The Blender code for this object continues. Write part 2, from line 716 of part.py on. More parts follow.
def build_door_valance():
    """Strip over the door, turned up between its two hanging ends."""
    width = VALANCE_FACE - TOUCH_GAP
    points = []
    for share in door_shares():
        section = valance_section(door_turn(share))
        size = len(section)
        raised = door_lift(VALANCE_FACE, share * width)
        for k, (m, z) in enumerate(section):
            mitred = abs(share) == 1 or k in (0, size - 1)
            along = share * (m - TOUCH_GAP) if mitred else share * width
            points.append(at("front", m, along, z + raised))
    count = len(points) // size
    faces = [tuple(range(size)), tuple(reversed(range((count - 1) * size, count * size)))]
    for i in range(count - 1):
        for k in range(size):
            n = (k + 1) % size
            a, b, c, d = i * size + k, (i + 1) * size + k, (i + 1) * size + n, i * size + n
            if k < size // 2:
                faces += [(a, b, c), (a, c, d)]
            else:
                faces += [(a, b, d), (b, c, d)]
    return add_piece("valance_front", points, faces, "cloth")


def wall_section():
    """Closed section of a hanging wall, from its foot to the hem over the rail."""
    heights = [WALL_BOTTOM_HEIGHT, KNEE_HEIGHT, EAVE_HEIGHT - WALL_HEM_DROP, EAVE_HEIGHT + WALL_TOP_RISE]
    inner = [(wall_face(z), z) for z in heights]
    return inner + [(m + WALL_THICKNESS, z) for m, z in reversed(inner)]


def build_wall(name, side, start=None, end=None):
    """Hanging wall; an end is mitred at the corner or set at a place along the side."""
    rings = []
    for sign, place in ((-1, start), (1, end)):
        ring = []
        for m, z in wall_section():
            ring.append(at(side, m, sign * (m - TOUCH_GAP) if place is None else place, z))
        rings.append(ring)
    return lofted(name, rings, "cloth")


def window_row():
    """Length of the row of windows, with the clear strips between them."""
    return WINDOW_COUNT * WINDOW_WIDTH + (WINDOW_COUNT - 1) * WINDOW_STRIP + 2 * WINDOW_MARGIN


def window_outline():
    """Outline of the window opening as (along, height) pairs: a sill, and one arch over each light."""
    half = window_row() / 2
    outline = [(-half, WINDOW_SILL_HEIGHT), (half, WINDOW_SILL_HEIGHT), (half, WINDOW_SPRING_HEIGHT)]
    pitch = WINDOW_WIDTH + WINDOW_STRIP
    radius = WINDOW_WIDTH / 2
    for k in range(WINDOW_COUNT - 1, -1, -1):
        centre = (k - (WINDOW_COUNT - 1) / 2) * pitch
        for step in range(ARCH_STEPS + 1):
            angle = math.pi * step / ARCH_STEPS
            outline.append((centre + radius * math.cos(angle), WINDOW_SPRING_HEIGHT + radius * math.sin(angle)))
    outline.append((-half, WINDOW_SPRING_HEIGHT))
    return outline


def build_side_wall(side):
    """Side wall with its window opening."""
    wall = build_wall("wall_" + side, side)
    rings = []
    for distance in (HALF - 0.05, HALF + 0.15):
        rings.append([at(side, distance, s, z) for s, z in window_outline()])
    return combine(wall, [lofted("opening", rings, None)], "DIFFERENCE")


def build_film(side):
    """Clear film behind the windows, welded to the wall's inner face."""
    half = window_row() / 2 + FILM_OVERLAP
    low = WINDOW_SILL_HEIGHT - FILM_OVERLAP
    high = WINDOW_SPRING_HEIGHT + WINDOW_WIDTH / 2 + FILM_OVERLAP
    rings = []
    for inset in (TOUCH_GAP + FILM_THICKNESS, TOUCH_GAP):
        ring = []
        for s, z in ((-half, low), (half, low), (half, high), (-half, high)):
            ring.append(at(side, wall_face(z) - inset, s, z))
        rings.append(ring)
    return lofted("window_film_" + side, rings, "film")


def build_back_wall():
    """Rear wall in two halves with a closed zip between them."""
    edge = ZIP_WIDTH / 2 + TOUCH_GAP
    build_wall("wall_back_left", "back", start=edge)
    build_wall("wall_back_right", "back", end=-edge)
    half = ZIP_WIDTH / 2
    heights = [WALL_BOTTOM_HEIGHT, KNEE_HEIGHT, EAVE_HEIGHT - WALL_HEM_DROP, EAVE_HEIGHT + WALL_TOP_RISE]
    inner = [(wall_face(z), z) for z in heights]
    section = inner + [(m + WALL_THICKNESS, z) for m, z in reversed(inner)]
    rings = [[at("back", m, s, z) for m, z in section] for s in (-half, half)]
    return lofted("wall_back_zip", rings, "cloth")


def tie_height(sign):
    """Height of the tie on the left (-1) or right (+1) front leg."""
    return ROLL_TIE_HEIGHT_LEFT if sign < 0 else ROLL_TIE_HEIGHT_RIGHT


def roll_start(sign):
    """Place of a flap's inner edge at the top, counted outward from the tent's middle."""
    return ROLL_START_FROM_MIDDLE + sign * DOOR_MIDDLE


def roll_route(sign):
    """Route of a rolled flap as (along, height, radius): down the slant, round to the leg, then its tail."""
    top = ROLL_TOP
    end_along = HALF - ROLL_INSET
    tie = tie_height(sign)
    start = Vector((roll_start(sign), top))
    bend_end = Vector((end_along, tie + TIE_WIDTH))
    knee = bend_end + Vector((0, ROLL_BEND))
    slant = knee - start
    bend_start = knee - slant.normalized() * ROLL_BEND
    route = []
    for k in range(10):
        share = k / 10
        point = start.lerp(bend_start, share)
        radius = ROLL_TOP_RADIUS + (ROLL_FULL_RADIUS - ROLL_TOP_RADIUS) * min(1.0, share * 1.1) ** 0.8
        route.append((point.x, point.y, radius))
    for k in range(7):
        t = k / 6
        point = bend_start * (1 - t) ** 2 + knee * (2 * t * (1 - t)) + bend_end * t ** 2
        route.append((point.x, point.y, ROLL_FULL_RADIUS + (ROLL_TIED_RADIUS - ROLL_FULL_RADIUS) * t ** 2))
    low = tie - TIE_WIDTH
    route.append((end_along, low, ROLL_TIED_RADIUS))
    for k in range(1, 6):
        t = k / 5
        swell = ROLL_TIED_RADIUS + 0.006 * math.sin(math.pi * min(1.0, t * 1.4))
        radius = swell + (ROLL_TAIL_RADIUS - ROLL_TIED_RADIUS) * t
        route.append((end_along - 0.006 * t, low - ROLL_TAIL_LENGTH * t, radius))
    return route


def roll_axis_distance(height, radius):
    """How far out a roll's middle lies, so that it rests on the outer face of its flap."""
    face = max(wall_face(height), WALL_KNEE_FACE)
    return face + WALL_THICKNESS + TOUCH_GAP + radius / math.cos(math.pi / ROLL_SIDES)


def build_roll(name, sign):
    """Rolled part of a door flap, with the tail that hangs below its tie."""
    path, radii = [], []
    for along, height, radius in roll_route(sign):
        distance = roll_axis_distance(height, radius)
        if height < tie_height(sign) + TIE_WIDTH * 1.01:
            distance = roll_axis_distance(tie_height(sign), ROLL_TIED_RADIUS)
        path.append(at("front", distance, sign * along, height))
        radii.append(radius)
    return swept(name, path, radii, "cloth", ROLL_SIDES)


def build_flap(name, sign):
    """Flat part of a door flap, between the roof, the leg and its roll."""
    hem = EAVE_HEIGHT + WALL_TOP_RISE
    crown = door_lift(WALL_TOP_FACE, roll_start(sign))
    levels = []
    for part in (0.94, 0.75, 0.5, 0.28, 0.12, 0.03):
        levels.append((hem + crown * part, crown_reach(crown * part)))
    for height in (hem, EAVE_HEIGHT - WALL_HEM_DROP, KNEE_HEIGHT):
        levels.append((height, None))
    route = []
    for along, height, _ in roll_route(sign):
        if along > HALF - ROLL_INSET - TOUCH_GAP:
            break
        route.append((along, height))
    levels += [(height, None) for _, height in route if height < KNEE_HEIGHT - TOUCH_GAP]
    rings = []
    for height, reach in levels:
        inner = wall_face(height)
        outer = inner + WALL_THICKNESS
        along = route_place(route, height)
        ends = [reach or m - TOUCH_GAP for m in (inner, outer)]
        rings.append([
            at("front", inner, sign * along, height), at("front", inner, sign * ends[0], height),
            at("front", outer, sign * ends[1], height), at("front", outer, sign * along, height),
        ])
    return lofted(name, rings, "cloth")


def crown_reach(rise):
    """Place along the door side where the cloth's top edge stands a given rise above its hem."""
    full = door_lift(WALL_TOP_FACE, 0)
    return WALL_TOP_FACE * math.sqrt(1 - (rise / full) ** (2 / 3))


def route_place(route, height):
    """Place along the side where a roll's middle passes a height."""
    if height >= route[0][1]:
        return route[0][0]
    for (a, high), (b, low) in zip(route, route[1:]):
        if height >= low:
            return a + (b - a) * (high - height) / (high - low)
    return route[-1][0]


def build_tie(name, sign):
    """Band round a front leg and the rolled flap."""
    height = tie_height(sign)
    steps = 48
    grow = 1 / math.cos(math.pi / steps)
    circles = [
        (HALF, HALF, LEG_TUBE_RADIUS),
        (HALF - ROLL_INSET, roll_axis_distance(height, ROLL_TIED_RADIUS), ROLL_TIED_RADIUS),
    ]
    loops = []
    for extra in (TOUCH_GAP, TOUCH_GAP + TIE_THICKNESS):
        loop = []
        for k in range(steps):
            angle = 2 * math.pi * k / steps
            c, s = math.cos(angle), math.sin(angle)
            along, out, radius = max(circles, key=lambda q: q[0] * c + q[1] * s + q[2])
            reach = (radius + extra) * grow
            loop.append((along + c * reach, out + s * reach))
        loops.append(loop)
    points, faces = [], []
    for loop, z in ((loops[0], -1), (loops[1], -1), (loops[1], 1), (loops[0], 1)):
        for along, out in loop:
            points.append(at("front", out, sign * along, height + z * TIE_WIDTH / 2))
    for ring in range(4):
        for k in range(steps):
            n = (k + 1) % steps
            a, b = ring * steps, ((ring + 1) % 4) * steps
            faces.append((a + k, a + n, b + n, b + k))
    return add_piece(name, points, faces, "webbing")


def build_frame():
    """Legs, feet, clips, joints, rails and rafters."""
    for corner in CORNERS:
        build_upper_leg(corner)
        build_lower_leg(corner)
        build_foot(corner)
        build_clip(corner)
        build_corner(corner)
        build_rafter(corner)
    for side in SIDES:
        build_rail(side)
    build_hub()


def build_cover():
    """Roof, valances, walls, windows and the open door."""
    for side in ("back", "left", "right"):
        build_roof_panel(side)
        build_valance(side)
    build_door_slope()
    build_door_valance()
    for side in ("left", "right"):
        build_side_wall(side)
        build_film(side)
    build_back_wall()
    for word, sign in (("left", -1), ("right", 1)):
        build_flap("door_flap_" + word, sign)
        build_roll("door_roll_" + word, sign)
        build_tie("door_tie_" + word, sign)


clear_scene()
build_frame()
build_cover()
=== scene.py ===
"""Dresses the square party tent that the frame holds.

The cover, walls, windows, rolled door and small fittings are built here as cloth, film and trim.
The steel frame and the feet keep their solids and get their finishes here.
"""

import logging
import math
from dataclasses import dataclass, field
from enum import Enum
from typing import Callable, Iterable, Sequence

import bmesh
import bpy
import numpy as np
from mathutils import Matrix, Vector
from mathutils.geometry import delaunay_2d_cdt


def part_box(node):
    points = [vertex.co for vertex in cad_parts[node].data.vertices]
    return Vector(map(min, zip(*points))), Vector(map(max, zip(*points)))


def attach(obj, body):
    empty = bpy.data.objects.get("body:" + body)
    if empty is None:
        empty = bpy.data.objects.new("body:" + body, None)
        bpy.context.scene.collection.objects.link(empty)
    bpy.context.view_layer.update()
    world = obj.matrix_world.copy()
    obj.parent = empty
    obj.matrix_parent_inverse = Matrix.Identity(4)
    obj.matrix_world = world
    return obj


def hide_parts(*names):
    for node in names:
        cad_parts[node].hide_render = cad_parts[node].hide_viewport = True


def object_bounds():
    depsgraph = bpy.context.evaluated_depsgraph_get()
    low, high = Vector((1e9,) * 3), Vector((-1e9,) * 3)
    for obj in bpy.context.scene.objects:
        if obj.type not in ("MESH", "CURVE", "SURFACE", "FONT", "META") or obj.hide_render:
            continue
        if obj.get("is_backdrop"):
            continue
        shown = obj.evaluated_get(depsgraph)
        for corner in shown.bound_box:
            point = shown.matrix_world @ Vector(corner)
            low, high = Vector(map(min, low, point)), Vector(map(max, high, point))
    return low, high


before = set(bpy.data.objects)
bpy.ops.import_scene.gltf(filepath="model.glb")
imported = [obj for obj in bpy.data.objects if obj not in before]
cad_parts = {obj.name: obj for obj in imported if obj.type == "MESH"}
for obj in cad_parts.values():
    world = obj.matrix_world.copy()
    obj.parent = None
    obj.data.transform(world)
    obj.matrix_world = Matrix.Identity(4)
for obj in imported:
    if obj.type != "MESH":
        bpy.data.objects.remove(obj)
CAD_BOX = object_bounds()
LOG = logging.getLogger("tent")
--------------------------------
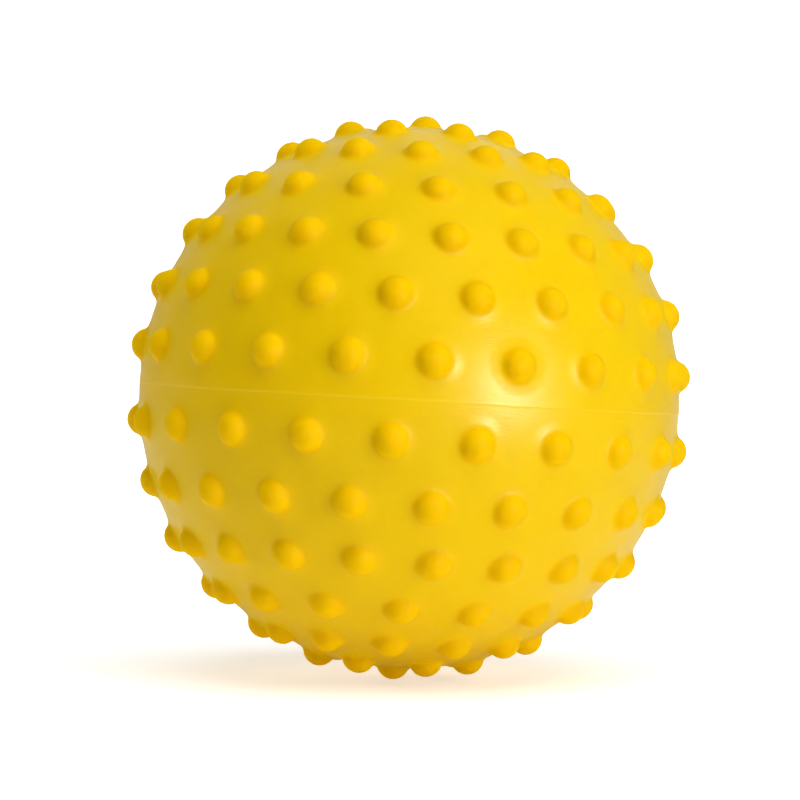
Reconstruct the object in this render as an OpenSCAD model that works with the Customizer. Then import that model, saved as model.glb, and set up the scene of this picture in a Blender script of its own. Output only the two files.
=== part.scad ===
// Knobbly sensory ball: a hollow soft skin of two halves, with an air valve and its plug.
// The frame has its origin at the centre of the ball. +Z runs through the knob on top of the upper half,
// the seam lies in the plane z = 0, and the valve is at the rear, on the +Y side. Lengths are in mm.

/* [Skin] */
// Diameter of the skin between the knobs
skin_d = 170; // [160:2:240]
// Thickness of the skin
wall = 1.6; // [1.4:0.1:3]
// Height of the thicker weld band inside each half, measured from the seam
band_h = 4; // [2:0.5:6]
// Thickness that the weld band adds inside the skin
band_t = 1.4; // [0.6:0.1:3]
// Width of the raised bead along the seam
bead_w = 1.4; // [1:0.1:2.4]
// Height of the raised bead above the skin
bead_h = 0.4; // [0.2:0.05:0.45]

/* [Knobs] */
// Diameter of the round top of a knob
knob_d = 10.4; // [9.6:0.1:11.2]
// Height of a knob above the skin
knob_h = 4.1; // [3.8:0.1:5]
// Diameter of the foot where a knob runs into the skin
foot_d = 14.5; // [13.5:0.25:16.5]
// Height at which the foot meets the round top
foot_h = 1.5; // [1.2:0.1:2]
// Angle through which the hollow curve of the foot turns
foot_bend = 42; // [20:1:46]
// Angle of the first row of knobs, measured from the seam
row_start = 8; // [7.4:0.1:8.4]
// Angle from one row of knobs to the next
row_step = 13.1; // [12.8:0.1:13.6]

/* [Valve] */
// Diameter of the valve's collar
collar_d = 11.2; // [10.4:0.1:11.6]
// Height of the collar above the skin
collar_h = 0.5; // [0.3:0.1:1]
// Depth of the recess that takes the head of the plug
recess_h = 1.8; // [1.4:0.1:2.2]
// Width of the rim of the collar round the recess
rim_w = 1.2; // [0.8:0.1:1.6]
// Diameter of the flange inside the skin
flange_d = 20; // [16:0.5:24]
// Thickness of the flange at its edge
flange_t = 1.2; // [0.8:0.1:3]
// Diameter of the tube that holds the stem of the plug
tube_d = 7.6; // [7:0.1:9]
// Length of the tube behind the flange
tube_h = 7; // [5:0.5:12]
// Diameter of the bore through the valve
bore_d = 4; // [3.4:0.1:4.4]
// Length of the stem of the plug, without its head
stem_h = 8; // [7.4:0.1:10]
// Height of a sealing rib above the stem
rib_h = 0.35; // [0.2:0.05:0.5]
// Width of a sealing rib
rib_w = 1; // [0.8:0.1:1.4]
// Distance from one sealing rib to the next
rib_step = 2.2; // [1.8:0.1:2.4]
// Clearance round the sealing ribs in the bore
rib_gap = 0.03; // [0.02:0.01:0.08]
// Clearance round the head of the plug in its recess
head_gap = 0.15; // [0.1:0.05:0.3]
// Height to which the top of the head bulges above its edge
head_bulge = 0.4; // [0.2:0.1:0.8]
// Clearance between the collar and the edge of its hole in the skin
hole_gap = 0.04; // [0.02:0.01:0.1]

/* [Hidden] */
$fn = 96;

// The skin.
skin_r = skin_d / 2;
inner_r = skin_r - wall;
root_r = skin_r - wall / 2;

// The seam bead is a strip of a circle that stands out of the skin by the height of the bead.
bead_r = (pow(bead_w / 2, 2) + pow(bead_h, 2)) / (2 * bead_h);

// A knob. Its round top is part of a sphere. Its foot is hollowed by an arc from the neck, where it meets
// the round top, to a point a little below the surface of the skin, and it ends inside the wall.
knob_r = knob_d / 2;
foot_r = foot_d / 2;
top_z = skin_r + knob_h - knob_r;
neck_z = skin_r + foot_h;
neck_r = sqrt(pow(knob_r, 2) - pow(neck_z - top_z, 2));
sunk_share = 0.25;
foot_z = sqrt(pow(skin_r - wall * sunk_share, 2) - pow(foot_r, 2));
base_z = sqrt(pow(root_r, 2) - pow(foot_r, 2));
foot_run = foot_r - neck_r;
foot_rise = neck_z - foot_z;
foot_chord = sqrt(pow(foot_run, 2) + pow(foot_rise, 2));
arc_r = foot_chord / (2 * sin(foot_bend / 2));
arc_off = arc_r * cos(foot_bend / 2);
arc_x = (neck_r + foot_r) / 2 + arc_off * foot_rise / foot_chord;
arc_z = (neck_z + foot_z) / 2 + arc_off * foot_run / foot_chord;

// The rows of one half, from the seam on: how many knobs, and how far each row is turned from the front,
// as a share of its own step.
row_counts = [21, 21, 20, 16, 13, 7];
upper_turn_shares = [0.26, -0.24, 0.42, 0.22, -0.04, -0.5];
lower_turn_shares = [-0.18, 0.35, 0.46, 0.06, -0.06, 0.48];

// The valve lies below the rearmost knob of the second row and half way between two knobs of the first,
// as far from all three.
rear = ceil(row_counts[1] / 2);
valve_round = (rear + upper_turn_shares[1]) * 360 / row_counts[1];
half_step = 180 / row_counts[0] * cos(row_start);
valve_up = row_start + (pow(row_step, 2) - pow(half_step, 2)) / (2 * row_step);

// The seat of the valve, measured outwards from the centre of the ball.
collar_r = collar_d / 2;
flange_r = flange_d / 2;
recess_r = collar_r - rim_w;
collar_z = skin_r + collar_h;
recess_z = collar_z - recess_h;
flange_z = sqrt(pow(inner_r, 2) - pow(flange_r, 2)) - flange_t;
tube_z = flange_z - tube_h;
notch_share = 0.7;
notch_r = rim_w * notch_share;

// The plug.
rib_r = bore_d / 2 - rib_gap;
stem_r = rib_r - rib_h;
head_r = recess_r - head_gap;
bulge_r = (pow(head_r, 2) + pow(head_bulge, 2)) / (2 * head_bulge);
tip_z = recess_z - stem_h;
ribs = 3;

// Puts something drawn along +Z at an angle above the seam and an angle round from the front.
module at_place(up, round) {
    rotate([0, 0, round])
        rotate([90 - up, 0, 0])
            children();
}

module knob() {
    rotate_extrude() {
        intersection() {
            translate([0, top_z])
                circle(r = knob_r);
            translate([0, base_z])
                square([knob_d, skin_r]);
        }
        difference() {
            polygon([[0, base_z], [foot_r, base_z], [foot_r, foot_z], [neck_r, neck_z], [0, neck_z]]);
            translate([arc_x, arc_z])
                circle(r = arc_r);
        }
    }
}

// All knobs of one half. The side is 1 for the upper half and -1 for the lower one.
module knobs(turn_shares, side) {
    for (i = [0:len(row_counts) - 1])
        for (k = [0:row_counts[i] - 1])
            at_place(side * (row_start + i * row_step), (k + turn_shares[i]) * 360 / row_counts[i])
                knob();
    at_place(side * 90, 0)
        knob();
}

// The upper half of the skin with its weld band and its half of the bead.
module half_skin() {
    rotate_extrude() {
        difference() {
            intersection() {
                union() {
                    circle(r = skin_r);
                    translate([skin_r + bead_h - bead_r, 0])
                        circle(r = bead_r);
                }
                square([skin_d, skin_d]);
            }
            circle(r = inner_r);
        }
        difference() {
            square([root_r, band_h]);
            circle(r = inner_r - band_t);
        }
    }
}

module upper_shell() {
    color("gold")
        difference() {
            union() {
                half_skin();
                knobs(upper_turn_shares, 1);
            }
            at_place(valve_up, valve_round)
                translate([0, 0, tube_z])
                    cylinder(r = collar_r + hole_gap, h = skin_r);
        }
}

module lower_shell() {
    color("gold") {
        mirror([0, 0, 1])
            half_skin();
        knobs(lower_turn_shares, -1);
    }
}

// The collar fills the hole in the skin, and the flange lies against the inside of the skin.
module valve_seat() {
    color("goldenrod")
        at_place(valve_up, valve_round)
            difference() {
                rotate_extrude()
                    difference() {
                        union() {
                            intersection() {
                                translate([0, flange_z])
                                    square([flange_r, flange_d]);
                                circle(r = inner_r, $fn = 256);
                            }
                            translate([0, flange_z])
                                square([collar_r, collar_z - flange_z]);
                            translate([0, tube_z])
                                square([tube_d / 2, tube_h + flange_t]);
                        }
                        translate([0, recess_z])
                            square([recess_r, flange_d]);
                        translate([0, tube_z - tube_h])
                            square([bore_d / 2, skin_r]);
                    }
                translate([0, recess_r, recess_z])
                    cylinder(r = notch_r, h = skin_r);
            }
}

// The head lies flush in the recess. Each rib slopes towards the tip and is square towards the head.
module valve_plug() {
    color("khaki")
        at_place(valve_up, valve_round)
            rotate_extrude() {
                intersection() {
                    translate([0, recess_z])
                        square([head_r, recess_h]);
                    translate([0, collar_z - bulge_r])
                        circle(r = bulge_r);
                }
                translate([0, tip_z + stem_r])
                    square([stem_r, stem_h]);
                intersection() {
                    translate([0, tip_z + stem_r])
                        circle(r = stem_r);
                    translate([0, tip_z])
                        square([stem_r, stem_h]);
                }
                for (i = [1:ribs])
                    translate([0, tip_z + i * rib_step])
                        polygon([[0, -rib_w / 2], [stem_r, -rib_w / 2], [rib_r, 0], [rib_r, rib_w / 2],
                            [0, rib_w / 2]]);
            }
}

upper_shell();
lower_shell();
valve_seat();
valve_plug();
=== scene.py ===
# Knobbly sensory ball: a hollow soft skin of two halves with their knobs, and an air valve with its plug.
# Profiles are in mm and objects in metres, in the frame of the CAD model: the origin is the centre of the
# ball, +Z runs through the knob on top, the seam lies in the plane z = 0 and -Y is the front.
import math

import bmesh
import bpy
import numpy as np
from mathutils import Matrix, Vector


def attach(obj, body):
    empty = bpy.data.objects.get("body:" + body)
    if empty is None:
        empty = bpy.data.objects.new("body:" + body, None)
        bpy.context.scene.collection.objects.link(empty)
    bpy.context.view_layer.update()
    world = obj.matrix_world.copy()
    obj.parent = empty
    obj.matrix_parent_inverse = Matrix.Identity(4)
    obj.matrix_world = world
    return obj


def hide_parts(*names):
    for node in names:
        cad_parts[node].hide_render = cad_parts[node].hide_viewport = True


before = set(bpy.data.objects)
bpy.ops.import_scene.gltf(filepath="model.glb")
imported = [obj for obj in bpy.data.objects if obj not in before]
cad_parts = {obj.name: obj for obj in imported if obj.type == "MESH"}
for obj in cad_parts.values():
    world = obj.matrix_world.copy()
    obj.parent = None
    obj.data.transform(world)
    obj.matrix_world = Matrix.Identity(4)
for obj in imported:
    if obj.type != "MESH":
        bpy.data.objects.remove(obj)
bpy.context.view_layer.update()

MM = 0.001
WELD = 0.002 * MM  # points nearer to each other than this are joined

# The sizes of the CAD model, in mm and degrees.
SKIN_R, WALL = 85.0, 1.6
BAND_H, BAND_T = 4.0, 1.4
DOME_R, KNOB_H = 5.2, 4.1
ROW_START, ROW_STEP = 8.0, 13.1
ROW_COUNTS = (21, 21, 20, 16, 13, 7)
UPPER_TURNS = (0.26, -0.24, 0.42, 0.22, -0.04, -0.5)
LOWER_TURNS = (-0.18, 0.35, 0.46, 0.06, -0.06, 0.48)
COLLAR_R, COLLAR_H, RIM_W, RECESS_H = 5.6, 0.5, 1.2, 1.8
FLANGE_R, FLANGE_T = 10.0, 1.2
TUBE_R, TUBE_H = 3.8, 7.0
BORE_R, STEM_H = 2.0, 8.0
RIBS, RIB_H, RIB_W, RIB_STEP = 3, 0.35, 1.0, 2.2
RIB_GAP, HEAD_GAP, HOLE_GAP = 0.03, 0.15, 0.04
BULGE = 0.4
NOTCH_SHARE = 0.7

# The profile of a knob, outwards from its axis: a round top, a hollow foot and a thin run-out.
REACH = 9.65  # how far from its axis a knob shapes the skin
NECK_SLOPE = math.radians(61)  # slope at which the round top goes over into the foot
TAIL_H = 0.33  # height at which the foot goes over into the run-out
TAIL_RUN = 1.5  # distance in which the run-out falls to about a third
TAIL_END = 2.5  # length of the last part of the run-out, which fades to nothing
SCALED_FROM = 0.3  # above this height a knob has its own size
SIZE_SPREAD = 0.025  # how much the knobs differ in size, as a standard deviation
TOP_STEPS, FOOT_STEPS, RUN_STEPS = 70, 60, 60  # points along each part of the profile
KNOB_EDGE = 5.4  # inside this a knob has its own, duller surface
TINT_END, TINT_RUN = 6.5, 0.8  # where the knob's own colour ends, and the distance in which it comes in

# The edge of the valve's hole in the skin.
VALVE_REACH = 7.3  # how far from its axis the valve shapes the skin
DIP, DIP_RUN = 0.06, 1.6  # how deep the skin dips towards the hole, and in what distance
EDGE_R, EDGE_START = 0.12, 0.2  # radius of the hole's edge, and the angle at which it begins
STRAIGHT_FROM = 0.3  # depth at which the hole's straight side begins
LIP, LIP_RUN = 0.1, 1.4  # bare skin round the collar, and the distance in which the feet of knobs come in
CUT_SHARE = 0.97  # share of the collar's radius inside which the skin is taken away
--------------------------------
Give again, word for word, the lines starting at the line that has "Reconstruct the object" and ending at the line that has "bead_h = 0.4; // [0.2:0.05:0.45]", with both of those lines included and nothing else.

◆ Solution to the problem
Reconstruct the object in this render as an OpenSCAD model that works with the Customizer. Then import that model, saved as model.glb, and set up the scene of this picture in a Blender script of its own. Output only the two files.
=== part.scad ===
// Knobbly sensory ball: a hollow soft skin of two halves, with an air valve and its plug.
// The frame has its origin at the centre of the ball. +Z runs through the knob on top of the upper half,
// the seam lies in the plane z = 0, and the valve is at the rear, on the +Y side. Lengths are in mm.

/* [Skin] */
// Diameter of the skin between the knobs
skin_d = 170; // [160:2:240]
// Thickness of the skin
wall = 1.6; // [1.4:0.1:3]
// Height of the thicker weld band inside each half, measured from the seam
band_h = 4; // [2:0.5:6]
// Thickness that the weld band adds inside the skin
band_t = 1.4; // [0.6:0.1:3]
// Width of the raised bead along the seam
bead_w = 1.4; // [1:0.1:2.4]
// Height of the raised bead above the skin
bead_h = 0.4; // [0.2:0.05:0.45]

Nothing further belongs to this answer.